Exercise aim
Copy down all of the data underneath, exactly as shown.

Source data
[start]
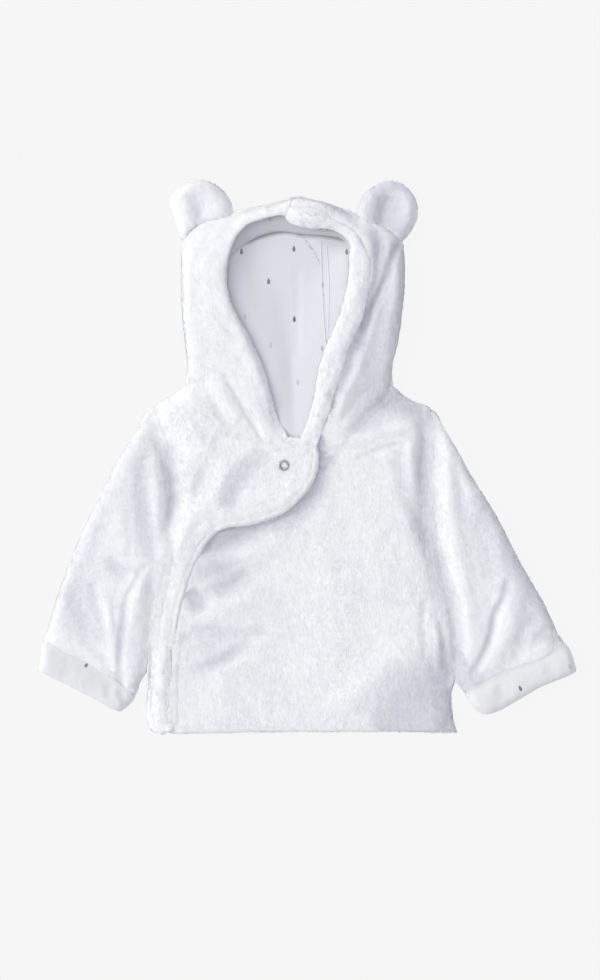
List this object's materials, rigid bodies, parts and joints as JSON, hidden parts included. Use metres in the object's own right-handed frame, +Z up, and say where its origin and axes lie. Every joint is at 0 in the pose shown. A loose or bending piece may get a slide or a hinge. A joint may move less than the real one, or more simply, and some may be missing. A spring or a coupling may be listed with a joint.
{
  "type": "hooded baby jacket",
  "caption": "Plush wrap-front baby hoodie with round ears, printed jersey lining, turned-back cuffs and a ring snap, laid flat on its back.",
  "frame": {"origin": "on the surface under the centre of the laid-out garment's box", "axes": "+Y from the hem to the crown, +X to the jacket's left sleeve, +Z up from the surface it lies on"},
  "size_m": [0.453, 0.4642, 0.0187],
  "materials": {
    "fleece": "deep soft plush pile",
    "lining": "matte fine knit with a small grey drop print",
    "snap_metal": "satin nickel"
  },
  "bodies": {
    "root": {"back": "fleece", "front_right": "fleece", "front_left": "fleece", "sleeve_right": "fleece", "sleeve_left": "fleece", "cuff_right": "lining", "cuff_left": "lining", "hood_right": "fleece", "hood_left": "fleece", "hood_lining_right": "lining", "hood_lining_left": "lining", "back_lining": "lining", "hood_facing": "lining", "front_facing": "lining", "ear_right": "fleece", "ear_left": "fleece", "snap": "snap_metal"}
  },
  "joints": []
}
[end]
Result of the task
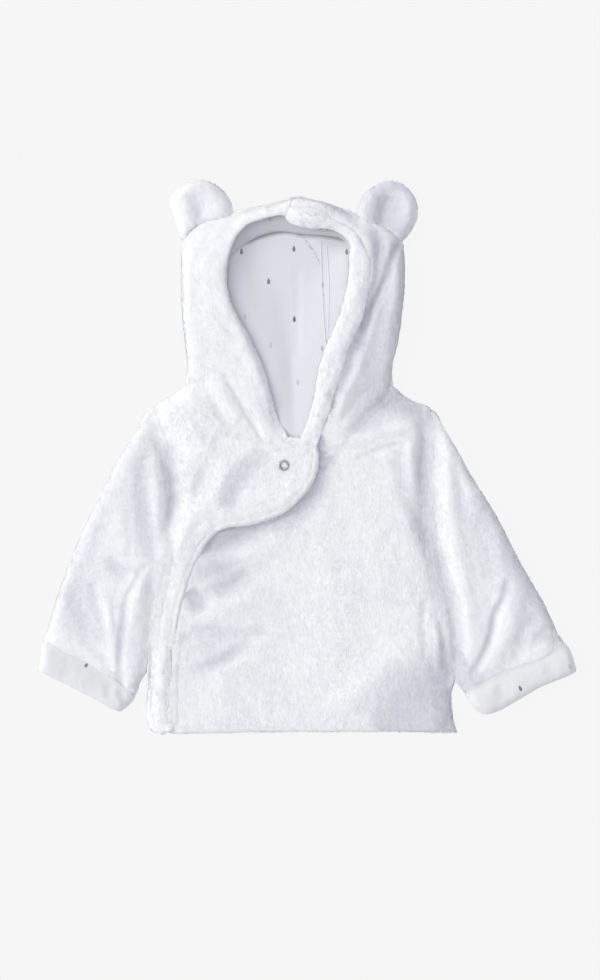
List this object's materials, rigid bodies, parts and joints as JSON, hidden parts included. Use metres in the object's own right-handed frame, +Z up, and say where its origin and axes lie. Every joint is at 0 in the pose shown. A loose or bending piece may get a slide or a hinge. A joint may move less than the real one, or more simply, and some may be missing. A spring or a coupling may be listed with a joint.
{
  "type": "hooded baby jacket",
  "caption": "Plush wrap-front baby hoodie with round ears, printed jersey lining, turned-back cuffs and a ring snap, laid flat on its back.",
  "frame": {"origin": "on the surface under the centre of the laid-out garment's box", "axes": "+Y from the hem to the crown, +X to the jacket's left sleeve, +Z up from the surface it lies on"},
  "size_m": [0.453, 0.4642, 0.0187],
  "materials": {
    "fleece": "deep soft plush pile",
    "lining": "matte fine knit with a small grey drop print",
    "snap_metal": "satin nickel"
  },
  "bodies": {
    "root": {"back": "fleece", "front_right": "fleece", "front_left": "fleece", "sleeve_right": "fleece", "sleeve_left": "fleece", "cuff_right": "lining", "cuff_left": "lining", "hood_right": "fleece", "hood_left": "fleece", "hood_lining_right": "lining", "hood_lining_left": "lining", "back_lining": "lining", "hood_facing": "lining", "front_facing": "lining", "ear_right": "fleece", "ear_left": "fleece", "snap": "snap_metal"}
  },
  "joints": []
}